Pastor James Gregory from Crediton Congregational Church shares his thoughts::

By Crediton Courier Newspaper in Local People

Dear Christians, we need to talk about Donald…

FOR a little over nine years my family and I lived at the northern end of an 11 mile beach in Aberdeenshire.  It’s an untamed and beautiful place, filled with wildlife and wonder.

It is also Europe’s largest mobile dune system with sand dunes reaching up to a mile inland.

A few years ago a very powerful man contravened the protections of this Site of Special Scientific Interest and stabilised a stretch of the dunes so that he could build a big hotel complex and golf course there.  That man was called Donald Trump.  

I treasured the freedom and beauty of that place. I also treasure the freedom and beauty of our religion, of Christianity.

God will always be untameable and free, we cannot tie him down in our theologies and world views in the way that Trump secured those dunes.

But though God is not malleable and cannot be re-made in our image. I’m afraid some people are trying to do exactly that.

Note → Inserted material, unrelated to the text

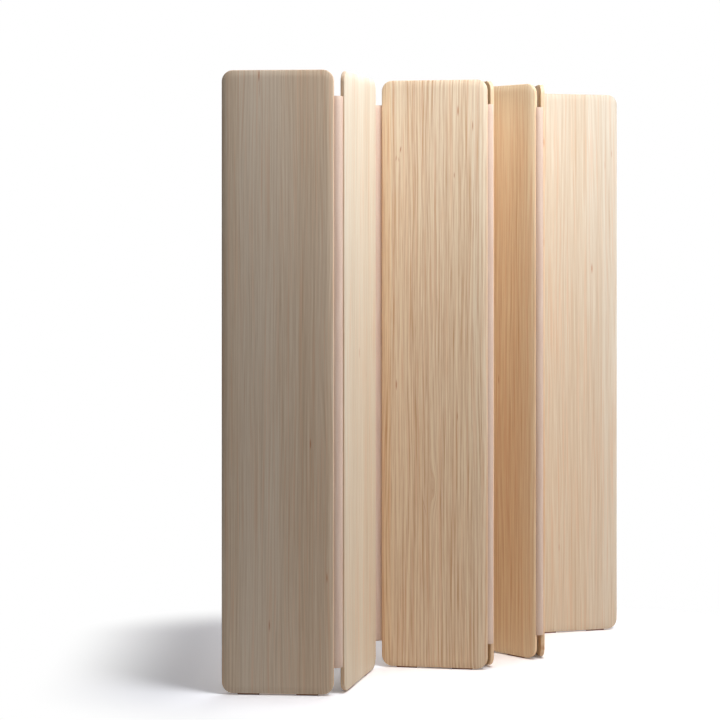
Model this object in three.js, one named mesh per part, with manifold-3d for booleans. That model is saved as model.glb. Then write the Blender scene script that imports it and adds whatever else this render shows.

When loud voices in the church proclaim that what the Bible says again and again about welcoming the stranger and refugee does not apply to us today are we trying to re-make God in their image? 

When Christian leaders proclaim that national security trumps compassion for the orphan and widow have we stopped listening to Jesus? 

When we patriotically claim that God is for our nation and against others are we denying that God “so loved the world…”? 

When in the name of God our powerful nations beat their ploughs into nuclear warheads do we undo the non-violent revolution of Jesus?

We need to turn again to the story of the Holy Week, to the account of Jesus’ passion and cross to be reminded that the call of the gospel is not to divide and conquer, the call of the gospel is to love our neighbour, love the stranger, love our enemy; the call of the gospel is to take up our cross, and to follow Jesus, and to proclaim that Jesus is Lord and that the caesars of Empire are not. 

The religion being pursued by some Christians in the US is not the religion of Christ, it is the religion of Empire.

Perhaps Christian voters considered Trump the lesser of two evils? Whether this is true, or not, all Christians must be aware of the ways in which his agenda is profoundly anti-Christ.

Does that sound alarmist? We seem to be in an age when alarmist voices threaten to take the place of genuine debate. But could we also be living in another one of those moments that Martin Niemöller spoke about: "first they came for the socialists and I did not speak out..."?

We should pray for our leaders, we pray that God might turn their hearts towards the good in spite of their hubris - perhaps this is the best thing we can do right now.

The least helpful thing we could offer our world in this moment is a poorly thought through theological defence of this empire agenda.